Soap Opera Weekly: Blogging With Mala

I’m probably preaching to the choir here, but why do soaps, soap actors and soap viewers all get such a bad rap? Sometimes, I feel like everywhere I turn, all I see is scorn for the genre. Sports fans are lauded for their loyalty, for having pricey season tickets, lucky chairs and lucky hats. The cast of the SOPRANOS, the showrunners for LOST…they all get kudos for being SO talented. But soap operas are the redheaded stepchildren of media. I can’t even tell you how many times I’ve gotten the “ew!” look from people when I mention where I work, or, worse, the “oh, that’s too BAD!” look. Like soaps are something to be ashamed of. Baseball fangeekiness is acceptable; sci-fi fangeeking means you’re probably a brainy nerd, but soaps…? GASP! Heck, furries probably look down on soap fans. (If you don’t already know, don’t ask.)

People assume that soaps are just 40 minute filler between pitches for stay-at-home-moms to buy paper towels and toys… that soaps are unimaginative and created by people who couldn’t get “real jobs” in Hollywood. That couldn’t be farther from the truth. Look at the CGI used during the Metro Court hostage crisis on GENERAL HOSPITAL and the choreography of all those action sequences. That was freakin’ awesome. Watch Cassie’s death arc on YOUNG AND RESTLESS. Talk about some of the most exquisitely painful and authentic writing and acting! I would rather watch GUIDING LIGHT’s Kim Zimmer doing Reva’s “Slut of Springfield” speech on repeat than ever watch Nicolas Cage’s Oscar-nominated performance in LEAVING LAS VEGAS again. I’m a total sucker for Jack and Carly’s 10-year saga on AS THE WORLD TURNS, whereas that loved-by-women-the-world-over hit, The Notebook, made me laugh my butt off. And for all the “soap actors suck” snobbery, Julianne Moore, Brad Pitt, Meg Ryan, and Demi Moore are just a few people who got their start amidst the suds. For all those SUPERNATURAL and SMALLVILLE fangirls who think Jensen Ackles and Justin Hartley are sooo hotttt…where do you think they came from?

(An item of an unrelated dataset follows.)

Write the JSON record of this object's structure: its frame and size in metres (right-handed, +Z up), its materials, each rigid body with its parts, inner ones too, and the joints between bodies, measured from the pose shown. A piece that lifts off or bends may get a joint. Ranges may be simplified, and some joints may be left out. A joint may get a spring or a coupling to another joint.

One of the things that I always see soap detractors saying is that you can quit watching a soap for years, come back, and nothing has changed. O RLY? I’m sorry, but saying GENERAL HOSPITAL under Gloria Monty is exactly like GH under Jill Farren Phelps would be like saying there’s no difference between a Woody Allen film and a Michael Bay explode-a-thon because they’re both movies. The oldest soap on air is 71 years old… I’m thinking it has changed in all that time. (Okay, anybody watching GL this year knows that firsthand!) Soaps have definitely adapted to the times, have absolutely played with storytelling conventions and taken chances and pioneered storylines that primetime TV would take years to come up with. Soaps have tackled interracial relationships, abortion, gay rights, the AIDS crisis and autism. They’ve mined society’s darkest issues, like rape, and turned them inside out. (Something I don’t necessarily agree with, but there you have it.) Soaps are not amateurish, fluffy, idiot fodder. (Hey, I know you’re all thinking about PASSIONS, but you have to admit that its wholehearted embracing of camp is admirable.)

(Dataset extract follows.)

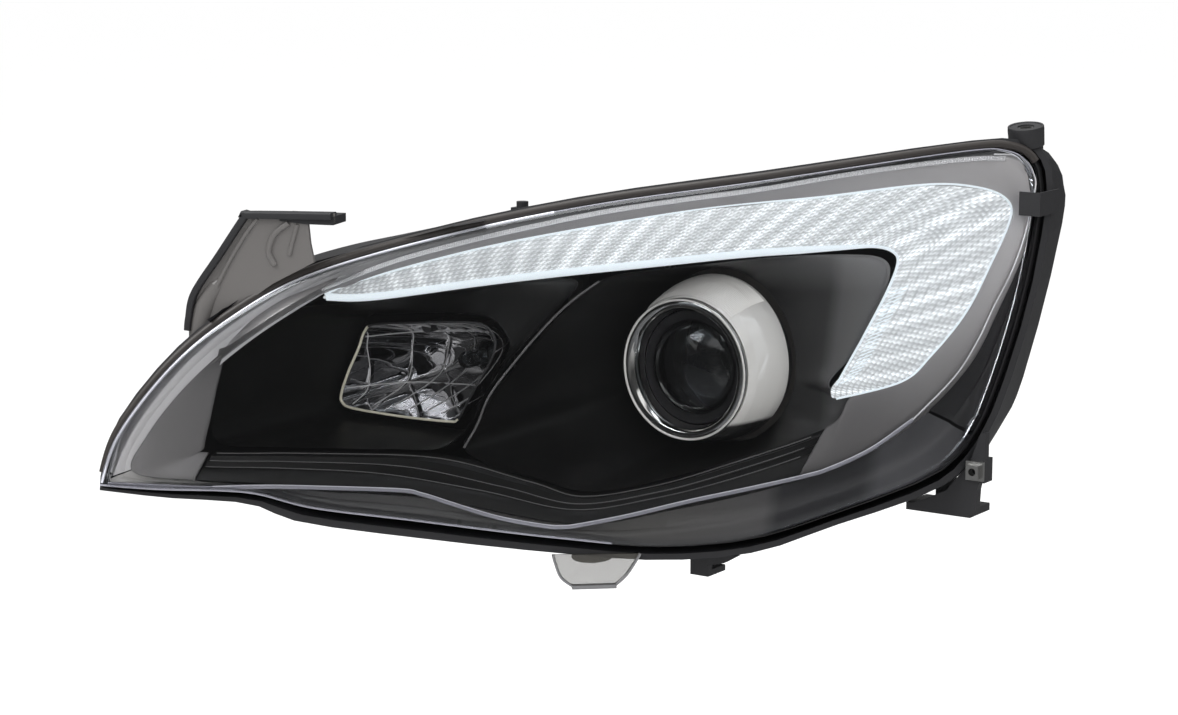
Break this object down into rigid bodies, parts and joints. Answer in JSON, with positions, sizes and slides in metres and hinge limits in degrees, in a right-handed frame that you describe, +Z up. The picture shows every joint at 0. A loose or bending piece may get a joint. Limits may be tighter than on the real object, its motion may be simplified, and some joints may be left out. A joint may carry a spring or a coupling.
{
  "type": "car headlight assembly",
  "caption": "Left-hand car headlight with a projector low beam, a reflector high beam, a hook-shaped daytime-running light guide and adjustable aim, in a sealed housing.",
  "frame": {"origin": "bore of the upper outer mounting ear, on its axis", "axes": "+X outboard (to the left of the car), -Y forward along the beam, +Z up"},
  "size_m": [0.4785, 0.4595, 0.292],
  "materials": {
    "alu": "die cast, as cast",
    "amber": "amber glass",
    "bezel": "satin black trim",
    "black": "black moulded polypropylene, fine grain",
    "board": "solder mask over glass laminate",
    "brass": "tin-bronze terminals",
    "cast": "die cast, dark",
    "chrome": "vacuum-metallised plastic",
    "glass": "clear glass",
    "grey": "dark grey moulded nylon, semi-gloss",
    "guide": "clear acrylic with moulded prisms",
    "lens": "clear polycarbonate, hard coated",
    "rubber": "black elastomer",
    "steel": "zinc plated",
    "trim": "smoke-grey semi-gloss trim",
    "white": "natural white acetal"
  },
  "bodies": {
    "shell": {"housing": "black", "outer_lens": "lens", "lens_seal": "rubber", "top_weatherstrip": "rubber", "decor_frame": "trim", "high_beam_bezel": "bezel", "projector_bezel": "bezel", "drl_light_guide": "guide", "drl_reflector": "chrome", "drl_led_board": "board", "indicator_reflector": "chrome", "inner_arm_bracket": "grey", "lower_outer_bracket": "black", "clip_nut": "steel", "bottom_hook_bracket": "black", "ear_sleeve": "steel", "top_clip": "black", "lens_clips": "steel", "housing_screws": "steel", "driver_module": "alu", "main_connector": "black", "connector_pins": "brass", "vent_elbows": "rubber", "leveling_motor": "black", "motor_connector": "grey", "pivot_stud": "steel"},
    "optics": {"carrier_frame": "grey", "projector_reflector": "chrome", "lens_holder": "cast", "projector_lens": "glass", "lens_retainer": "black", "projector_ring": "chrome", "projector_shroud": "chrome", "cutoff_shield": "steel", "low_beam_bulb": "glass", "low_bulb_plug": "black", "high_reflector": "chrome", "high_beam_bulb": "glass", "high_bulb_plug": "black"},
    "gimbal": {"pivot_socket": "white"},
    "low_clip": {"low_bulb_clip": "steel"},
    "high_clip": {"high_bulb_clip": "steel"},
    "plunger": {"level_plunger": "white"},
    "level_screw": {"level_adjuster": "white"},
    "aim_rod": {"aim_stud": "steel"},
    "aim_screw": {"aim_adjuster": "white"},
    "low_cap": {"low_beam_cap": "black", "low_cap_seal": "rubber"},
    "high_cap": {"high_beam_cap": "black", "high_cap_seal": "rubber"},
    "bulb_holder": {"indicator_holder": "grey", "indicator_bulb": "amber"}
  },
  "joints": [
    {"name": "aim_yaw", "type": "hinge", "parent": "shell", "child": "gimbal", "pos_m": [-0.259, -0.152, -0.087], "axis": [0, 0, 1], "range_deg": [-1.5, 1.5]},
    {"name": "level_tilt", "type": "hinge", "parent": "gimbal", "child": "optics", "pos_m": [-0.259, -0.152, -0.087], "axis": [1, 0, 0], "range_deg": [-1.5, 1.5]},
    {"name": "aim_rod_slide", "type": "slide", "parent": "shell", "child": "aim_rod", "axis": [0, 1, 0], "range_m": [-0.0019, 0.0019]},
    {"name": "plunger_slide", "type": "slide", "parent": "shell", "child": "plunger", "axis": [0, 1, 0], "range_m": [-0.0033, 0.0033]},
    {"name": "aim_screw_turn", "type": "hinge", "parent": "shell", "child": "aim_screw", "pos_m": [-0.187, -0.037, -0.087], "axis": [0, 1, 0], "range_deg": [-230, 230]},
    {"name": "level_screw_turn", "type": "hinge", "parent": "shell", "child": "level_screw", "pos_m": [-0.251, -0.088, -0.207], "axis": [0, 1, 0], "range_deg": [-205, 205]},
    {"name": "low_cap_twist", "type": "hinge", "parent": "shell", "child": "low_cap", "pos_m": [-0.157, -0.026, -0.152], "axis": [0, 1, 0], "range_deg": [0, 35]},
    {"name": "high_cap_twist", "type": "hinge", "parent": "shell", "child": "high_cap", "pos_m": [-0.303, -0.123, -0.153], "axis": [0, 1, 0], "range_deg": [0, 35]},
    {"name": "holder_twist", "type": "hinge", "parent": "shell", "child": "bulb_holder", "pos_m": [-0.035, -0.036, -0.107], "axis": [0, 1, 0], "range_deg": [0, 40]},
    {"name": "low_clip_swing", "type": "hinge", "parent": "optics", "child": "low_clip", "pos_m": [-0.157, -0.0493, -0.167], "axis": [1, 0, 0], "range_deg": [-22, 0]},
    {"name": "high_clip_swing", "type": "hinge", "parent": "optics", "child": "high_clip", "pos_m": [-0.303, -0.1933, -0.168], "axis": [1, 0, 0], "range_deg": [-22, 0]}
  ],
  "couplings": [
    {"joint": "aim_rod_slide", "follows": "aim_yaw", "m_per_rad": 0.072},
    {"joint": "aim_screw_turn", "follows": "aim_yaw", "ratio": 150.8},
    {"joint": "plunger_slide", "follows": "level_tilt", "m_per_rad": 0.122},
    {"joint": "level_screw_turn", "follows": "level_tilt", "ratio": 127.8}
  ]
}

And let’s not forget the most important part! Anyone who works for one of the magazines or one of the shows knows full well that you can’t fool a hardcore soap fan. They’re smart, and woebetide anyone who forgets one of Erica’s husbands on AMC or who kills someone off publicly and brings them back to life (yes, B&B, I mean Taylor and I’m looking at you). People who watch soaps come from all walks of life, all educational levels, all genders and all sexual orientations. They aren’t just housewives (Hi, Mom!)…and, really, where does anyone get off using the “just housewives” tag anyway? Housewives are not chopped liver! My mom ran a household and raised two kids, and she is way sharper than anybody I’ve met in a New York bar claiming to have an MBA. Of course, the MBA would probably sneer at hearing I work for Weekly, while my mom was the first person I called when I met GH’s Tristan Rogers (Robert) back in 2005.

So why all the haters? Why is watching a soap something we need to whisper and blush about? Personally, I’m proud to be a soap opera viewer, and proud to work in the soap opera industry. If that makes me a redheaded stepchild, so be it. Just call me Ginger!